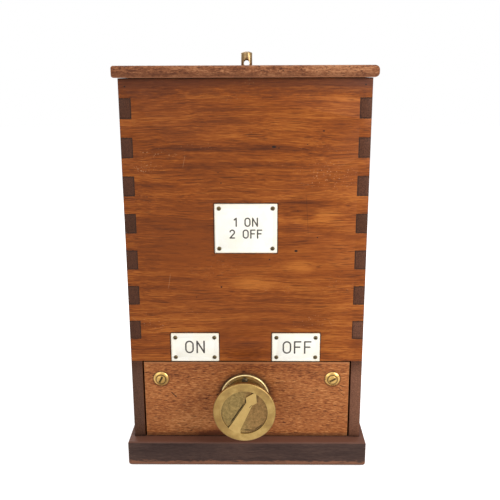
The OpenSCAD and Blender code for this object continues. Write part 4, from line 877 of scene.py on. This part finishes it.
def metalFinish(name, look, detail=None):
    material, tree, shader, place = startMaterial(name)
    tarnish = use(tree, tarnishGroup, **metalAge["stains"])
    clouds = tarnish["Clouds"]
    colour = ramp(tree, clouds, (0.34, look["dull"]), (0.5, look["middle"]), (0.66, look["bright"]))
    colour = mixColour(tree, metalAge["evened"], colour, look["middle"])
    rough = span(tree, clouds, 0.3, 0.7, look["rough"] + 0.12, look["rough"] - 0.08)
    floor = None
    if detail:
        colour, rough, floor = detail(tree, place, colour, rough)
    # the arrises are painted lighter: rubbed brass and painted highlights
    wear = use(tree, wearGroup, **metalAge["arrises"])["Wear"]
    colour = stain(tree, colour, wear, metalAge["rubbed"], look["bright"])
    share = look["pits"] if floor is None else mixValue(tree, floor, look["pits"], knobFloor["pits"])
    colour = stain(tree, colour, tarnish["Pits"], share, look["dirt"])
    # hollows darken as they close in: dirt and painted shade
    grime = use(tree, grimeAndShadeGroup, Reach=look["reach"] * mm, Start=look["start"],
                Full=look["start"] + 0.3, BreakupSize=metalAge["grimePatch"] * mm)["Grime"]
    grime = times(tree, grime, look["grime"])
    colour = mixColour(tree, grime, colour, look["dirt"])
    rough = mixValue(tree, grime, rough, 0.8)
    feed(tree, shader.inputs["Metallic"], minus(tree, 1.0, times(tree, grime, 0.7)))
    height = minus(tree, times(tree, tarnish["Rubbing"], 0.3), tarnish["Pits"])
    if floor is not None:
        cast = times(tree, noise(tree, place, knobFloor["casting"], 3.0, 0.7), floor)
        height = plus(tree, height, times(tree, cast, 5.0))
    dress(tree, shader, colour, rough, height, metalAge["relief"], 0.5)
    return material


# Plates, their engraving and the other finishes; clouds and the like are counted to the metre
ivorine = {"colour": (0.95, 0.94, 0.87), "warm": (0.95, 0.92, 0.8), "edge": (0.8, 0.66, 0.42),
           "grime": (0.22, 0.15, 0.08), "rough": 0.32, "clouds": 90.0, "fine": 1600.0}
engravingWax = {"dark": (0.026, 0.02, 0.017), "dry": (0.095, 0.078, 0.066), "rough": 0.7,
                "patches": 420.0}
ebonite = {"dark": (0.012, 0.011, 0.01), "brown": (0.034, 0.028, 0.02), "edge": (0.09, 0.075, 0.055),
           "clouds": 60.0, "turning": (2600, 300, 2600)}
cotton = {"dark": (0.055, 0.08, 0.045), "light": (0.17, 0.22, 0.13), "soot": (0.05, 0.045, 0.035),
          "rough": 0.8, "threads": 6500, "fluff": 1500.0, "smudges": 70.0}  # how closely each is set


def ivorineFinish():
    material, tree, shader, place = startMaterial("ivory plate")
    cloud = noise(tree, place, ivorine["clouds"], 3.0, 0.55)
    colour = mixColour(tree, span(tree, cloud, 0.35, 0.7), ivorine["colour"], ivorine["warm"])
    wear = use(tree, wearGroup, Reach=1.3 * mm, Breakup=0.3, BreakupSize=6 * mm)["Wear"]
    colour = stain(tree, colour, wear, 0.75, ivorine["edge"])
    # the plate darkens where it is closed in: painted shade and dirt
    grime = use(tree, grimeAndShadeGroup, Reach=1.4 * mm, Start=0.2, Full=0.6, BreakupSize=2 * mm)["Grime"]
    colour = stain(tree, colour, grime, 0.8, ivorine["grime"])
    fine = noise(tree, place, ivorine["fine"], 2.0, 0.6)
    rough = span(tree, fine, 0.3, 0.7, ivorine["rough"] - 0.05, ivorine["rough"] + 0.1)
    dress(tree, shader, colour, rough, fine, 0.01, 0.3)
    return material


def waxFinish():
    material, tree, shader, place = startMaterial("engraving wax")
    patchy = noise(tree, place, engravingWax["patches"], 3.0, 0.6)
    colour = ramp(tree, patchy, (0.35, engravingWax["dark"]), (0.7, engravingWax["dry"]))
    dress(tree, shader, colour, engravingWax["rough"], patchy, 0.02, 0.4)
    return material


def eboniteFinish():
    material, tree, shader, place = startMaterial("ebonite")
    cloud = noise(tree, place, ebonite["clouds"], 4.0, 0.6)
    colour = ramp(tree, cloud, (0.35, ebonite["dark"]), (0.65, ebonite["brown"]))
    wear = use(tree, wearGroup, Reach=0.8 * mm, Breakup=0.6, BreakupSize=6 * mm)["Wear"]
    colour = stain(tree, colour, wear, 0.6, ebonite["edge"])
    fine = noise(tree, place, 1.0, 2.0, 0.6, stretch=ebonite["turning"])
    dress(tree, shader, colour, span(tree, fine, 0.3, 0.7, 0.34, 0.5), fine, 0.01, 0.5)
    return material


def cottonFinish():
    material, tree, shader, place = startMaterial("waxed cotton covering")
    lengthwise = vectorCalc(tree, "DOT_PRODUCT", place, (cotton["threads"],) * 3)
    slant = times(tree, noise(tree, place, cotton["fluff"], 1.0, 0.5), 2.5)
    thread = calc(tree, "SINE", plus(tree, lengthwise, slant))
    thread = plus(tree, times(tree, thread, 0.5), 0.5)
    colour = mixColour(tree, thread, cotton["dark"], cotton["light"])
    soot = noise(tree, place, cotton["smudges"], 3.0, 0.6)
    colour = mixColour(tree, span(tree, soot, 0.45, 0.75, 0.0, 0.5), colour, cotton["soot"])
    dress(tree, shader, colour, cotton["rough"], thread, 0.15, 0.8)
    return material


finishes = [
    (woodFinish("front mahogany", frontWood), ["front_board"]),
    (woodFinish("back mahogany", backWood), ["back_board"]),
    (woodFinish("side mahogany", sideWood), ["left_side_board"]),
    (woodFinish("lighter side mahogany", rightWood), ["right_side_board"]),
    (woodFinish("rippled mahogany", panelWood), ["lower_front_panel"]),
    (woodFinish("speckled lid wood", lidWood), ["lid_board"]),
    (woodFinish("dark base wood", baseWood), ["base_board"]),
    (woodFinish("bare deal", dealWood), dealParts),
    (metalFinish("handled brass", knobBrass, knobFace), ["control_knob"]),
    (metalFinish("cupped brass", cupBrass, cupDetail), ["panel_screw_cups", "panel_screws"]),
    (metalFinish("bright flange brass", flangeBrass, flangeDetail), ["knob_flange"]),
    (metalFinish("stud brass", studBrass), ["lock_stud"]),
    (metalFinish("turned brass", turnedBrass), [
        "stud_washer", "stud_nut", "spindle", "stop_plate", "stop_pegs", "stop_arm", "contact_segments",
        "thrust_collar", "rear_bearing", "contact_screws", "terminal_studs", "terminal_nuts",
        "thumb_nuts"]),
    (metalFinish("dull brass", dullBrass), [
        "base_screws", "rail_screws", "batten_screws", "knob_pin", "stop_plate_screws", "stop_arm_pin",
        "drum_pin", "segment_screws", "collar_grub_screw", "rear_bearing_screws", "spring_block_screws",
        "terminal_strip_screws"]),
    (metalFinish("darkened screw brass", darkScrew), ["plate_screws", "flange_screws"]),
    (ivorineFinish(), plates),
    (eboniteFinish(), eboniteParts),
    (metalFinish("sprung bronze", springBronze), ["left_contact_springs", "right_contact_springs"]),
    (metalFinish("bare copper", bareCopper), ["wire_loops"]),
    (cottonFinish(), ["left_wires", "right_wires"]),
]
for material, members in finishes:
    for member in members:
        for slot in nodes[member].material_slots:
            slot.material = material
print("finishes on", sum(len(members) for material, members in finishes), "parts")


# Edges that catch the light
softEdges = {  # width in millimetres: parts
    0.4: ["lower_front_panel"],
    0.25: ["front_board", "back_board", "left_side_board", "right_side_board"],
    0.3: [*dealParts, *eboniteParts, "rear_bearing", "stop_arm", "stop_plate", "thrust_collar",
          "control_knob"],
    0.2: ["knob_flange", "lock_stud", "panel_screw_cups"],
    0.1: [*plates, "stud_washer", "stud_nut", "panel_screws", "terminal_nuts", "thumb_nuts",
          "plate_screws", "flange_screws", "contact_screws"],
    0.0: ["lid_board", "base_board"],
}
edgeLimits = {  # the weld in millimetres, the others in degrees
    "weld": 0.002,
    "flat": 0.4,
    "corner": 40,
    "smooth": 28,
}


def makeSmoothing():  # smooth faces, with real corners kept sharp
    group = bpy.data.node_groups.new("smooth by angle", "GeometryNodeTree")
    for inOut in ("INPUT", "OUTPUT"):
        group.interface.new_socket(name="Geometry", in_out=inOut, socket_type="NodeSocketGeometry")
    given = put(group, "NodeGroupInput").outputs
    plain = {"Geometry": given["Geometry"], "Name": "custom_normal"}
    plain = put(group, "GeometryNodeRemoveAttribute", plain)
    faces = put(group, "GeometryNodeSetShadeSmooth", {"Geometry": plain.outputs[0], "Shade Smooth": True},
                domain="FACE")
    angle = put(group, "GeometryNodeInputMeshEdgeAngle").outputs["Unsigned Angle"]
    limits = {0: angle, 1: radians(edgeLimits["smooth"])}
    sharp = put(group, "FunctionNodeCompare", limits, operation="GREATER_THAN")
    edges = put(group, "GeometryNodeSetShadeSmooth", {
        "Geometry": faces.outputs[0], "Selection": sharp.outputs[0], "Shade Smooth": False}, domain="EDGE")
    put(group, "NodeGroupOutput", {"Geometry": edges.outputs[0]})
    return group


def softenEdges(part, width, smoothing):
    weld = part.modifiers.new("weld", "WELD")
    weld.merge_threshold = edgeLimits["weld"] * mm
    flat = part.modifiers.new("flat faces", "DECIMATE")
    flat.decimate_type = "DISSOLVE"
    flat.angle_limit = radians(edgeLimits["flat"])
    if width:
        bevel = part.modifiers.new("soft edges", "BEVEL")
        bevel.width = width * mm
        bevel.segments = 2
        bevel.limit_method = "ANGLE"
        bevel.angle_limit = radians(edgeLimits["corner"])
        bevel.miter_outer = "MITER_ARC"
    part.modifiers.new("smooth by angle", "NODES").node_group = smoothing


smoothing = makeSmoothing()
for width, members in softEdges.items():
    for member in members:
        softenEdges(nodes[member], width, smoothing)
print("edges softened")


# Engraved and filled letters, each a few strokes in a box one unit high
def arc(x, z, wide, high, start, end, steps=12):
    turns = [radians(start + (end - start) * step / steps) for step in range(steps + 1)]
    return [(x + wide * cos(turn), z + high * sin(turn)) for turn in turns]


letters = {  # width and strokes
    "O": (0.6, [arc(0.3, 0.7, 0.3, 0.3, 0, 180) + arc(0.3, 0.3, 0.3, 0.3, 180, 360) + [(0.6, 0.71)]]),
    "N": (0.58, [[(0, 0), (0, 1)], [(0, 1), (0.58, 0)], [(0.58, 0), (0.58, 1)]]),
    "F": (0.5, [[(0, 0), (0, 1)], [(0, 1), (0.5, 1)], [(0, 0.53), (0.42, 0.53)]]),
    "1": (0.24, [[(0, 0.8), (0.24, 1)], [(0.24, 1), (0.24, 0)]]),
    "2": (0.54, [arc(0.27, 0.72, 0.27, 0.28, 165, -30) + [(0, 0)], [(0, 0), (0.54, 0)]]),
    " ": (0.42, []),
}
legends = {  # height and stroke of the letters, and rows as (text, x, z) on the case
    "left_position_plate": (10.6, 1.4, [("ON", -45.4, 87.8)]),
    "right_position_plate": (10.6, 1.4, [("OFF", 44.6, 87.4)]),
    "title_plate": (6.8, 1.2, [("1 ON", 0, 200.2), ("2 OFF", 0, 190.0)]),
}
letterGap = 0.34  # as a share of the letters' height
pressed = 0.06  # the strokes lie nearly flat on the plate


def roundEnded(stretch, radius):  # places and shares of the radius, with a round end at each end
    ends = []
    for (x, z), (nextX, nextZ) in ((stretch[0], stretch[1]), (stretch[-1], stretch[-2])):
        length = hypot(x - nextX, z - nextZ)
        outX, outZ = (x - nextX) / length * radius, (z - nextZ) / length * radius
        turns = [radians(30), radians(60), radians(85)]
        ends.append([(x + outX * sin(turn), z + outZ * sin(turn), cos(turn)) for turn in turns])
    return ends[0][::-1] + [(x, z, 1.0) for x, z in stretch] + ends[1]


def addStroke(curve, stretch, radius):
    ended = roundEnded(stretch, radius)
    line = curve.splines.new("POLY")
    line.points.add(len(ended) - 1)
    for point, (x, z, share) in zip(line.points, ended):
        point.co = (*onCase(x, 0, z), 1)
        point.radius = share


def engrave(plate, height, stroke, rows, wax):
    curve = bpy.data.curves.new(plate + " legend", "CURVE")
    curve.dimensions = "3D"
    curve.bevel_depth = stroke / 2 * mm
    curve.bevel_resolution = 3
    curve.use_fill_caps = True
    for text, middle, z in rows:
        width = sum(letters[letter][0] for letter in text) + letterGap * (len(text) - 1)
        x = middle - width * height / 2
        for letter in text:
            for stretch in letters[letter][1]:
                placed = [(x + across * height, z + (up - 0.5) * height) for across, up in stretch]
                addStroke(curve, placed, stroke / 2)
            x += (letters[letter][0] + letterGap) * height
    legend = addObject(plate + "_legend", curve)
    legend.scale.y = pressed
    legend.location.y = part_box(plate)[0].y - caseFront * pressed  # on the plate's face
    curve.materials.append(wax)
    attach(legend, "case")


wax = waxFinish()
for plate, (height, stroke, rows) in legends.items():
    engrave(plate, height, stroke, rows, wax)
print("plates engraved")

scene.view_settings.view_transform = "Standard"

----------

▸ To do
Your answer should be a single number: the count of lines in the listing that contain the word "scene".

▸ Exercise output
2